Strictly speaking, ComfyUI itself is only a GUI (graphical user interface). By integrating with different AI models and arranging them in a proper sequence through a node-based workflow, you can handle photo enhancement, upscaling, restoration, and comparison.
Assuming you have followed our detailed guide to set up ComfyUI for image upscaling, below are my hands-on tests of several popular models.
Left: Seedvr2 workflow in ComfyUI, Middle: Nanobanana workflow, Right: Recraft workflow
For the Seedvr2 workflow, I chose 4x upscale with a fixed seed. It appears to restore more texture and detail in the background plants than the other two workflows with Recraft and Nano banana.

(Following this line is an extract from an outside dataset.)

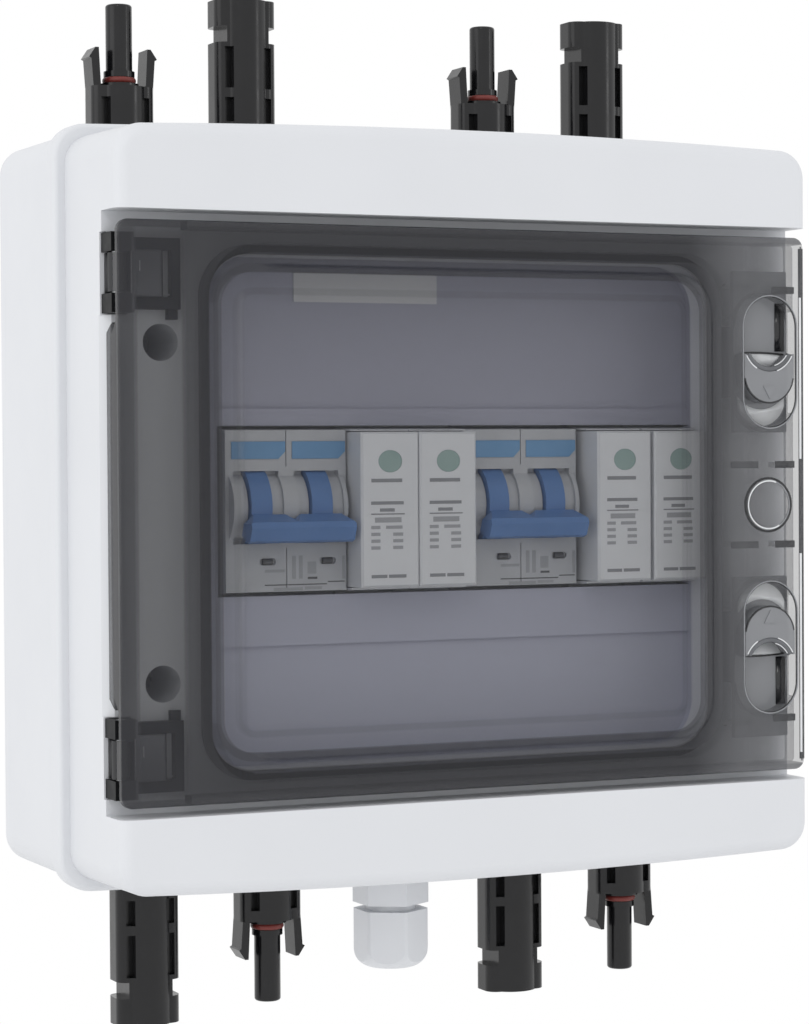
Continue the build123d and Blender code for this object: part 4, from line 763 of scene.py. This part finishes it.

Though, for some photographers, the natural blur from shallow depth of field looks more cinematic, where the background remains softly blurred, while the subject stays sharp and in focus.
For the Nano banana workflow, I chose a 4K output and used the prompt "upscale this image, refine details, preserve text, retain composition, refine textures, skin, and materials". Compared to the other two models, we notice the tree trunk is redrawn and appears structurally altered, looking different from the source image.
If you have API keys from licensed Topaz apps, you can also use Topaz with ComfyUI.
Wrap Up
Local AI image enhancers have come a long way from traditional photo editing workflows. From my tests, there is no single best tool or model. Each has its own strengths depending on your workflow and image type:
- Aiarty Image Enhancer: best for natural detail restoration, quality upscaling, noise reduction and batch tasks, support commercial projects.
- Upscaly: best for resolution upscaling, with results depending on choosing the right model, some models are non-commercial only.
- ComfyUI: best for advanced users familiar with node-based workflows, or prefer style transfer which may alter the source images.
Instead of manually adjusting noise, sharpness, and resolution, you can now rely on dedicated models to handle restoration and upscaling more efficiently, and safely in offline environments.